Zumindest ein Mordversuch – die Opfer kamen mit dem Leben davon. Sie seien auf einem Misthaufen weich gelandet, behauptete die Legende. In Wahrheit, sagt Mat'a, habe es sich als hilfreich erwiesen, dass die Mauer unterhalb der Ratsstube nicht senkrecht, sondern etwas abgeschrägt in die Tiefe führte.
"Es war eher ein steiler Hang, der den Fall dann etwas milderte. Und zweitens, die Herren trugen gefütterte Mäntel. Trotzdem hatten sie ein großes Glück. Und wir dürfen auch nicht vergessen, dass einer davon, Herr Slawata, sich immerhin schwer verletzte am Kopf."
Seit 1526 regierten deutsche Kaiser aus dem Hause Habsburg auch als Könige in Böhmen und hatten erleben müssen, wie sich der Protestantismus immer weiter ausbreitete. Um 1600 waren die Katholiken nur noch eine kleine Minderheit.
Kaiser Rudolf II. hatte mit dem "Majestätsbrief" von 1609 der protestantischen Opposition die freie Religionsausübung garantieren müssen. Das Dokument, das der Befriedung dienen sollte, erwies sich in der Praxis immer wieder als Zankapfel zwischen den Konfessionen. Zumal unter Rudolfs Nachfolger Kaiser Matthias, der sich als aktiver Förderer des Katholizismus verstand. Die Beamten Slawata und Martinitz waren in Prag Vollstrecker dieser Politik.

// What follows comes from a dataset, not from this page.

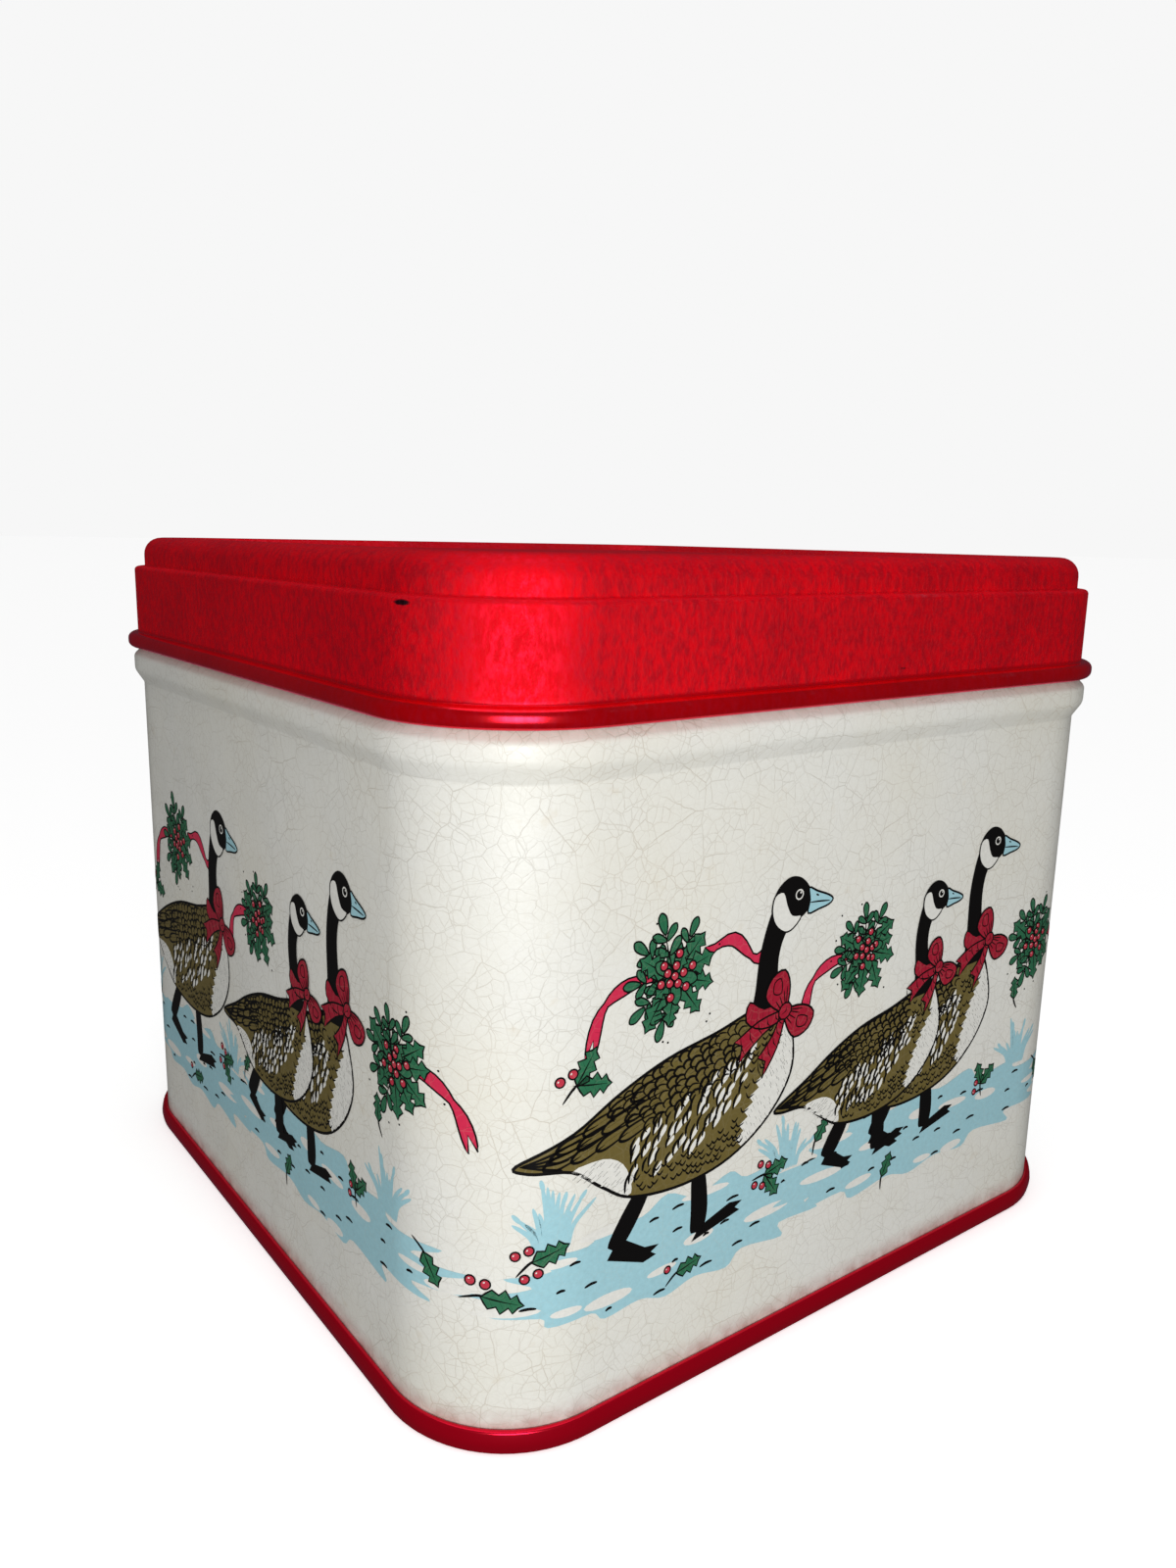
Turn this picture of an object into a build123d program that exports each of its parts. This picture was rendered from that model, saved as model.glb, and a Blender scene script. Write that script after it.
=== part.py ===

Kein Weg zu einem Kompromiss
"1617, also ein Jahr vor dem Fenstersturz, wurde die eingeschüchterte Opposition dazu gezwungen, den Thronfolger Ferdinand von Innerösterreich als König anzunehmen. Das war ein katholischer Radikaler, von dem die Evangelischen wirklich nichts zu hoffen hatten."
Mit dem konfessionellen Konflikt verquickte sich die Machtfrage. Wer sollte in Böhmen das Sagen haben – die vom Adel dominierten Stände, die sich als die Repräsentanten des Landes begriffen, oder der Monarch?
"Alle fünf damaligen böhmischen Länder hatten eine lange Tradition der ständischen Mitspracherechte und des ständischen Widerstandes. Religionspolitische Konflikte kehrten seit dem 15. Jahrhundert periodisch zurück. Üblicherweise endeten sie dann mit einem Kompromiss, das ein solides Nebeneinander und Miteinander des Landesfürsten und der Stände garantierte."
Nach dem Fenstersturz indes führte kein Weg mehr zu einem Kompromiss. Im Herbst 1619 erklärten die böhmischen Stände den Habsburger Ferdinand für abgesetzt und wählten den calvinistischen Kurfürsten der Pfalz, Friedrich V., zum neuen König. Seine Befugnisse wurden auf die eines nur nominellen Staatsoberhaupts zurückgestutzt.
Friedrich konnte sich ein Jahr lang in Prag halten, bevor eine Intervention habsburgischer und bayerischer Truppen seiner Regentschaft ein Ende machte. Durch den katholischen Sieg sahen die Protestanten auch außerhalb Böhmens ihre Interessen bedroht. Aus einer lokalen Rebellion wurde ein europäischer Krieg.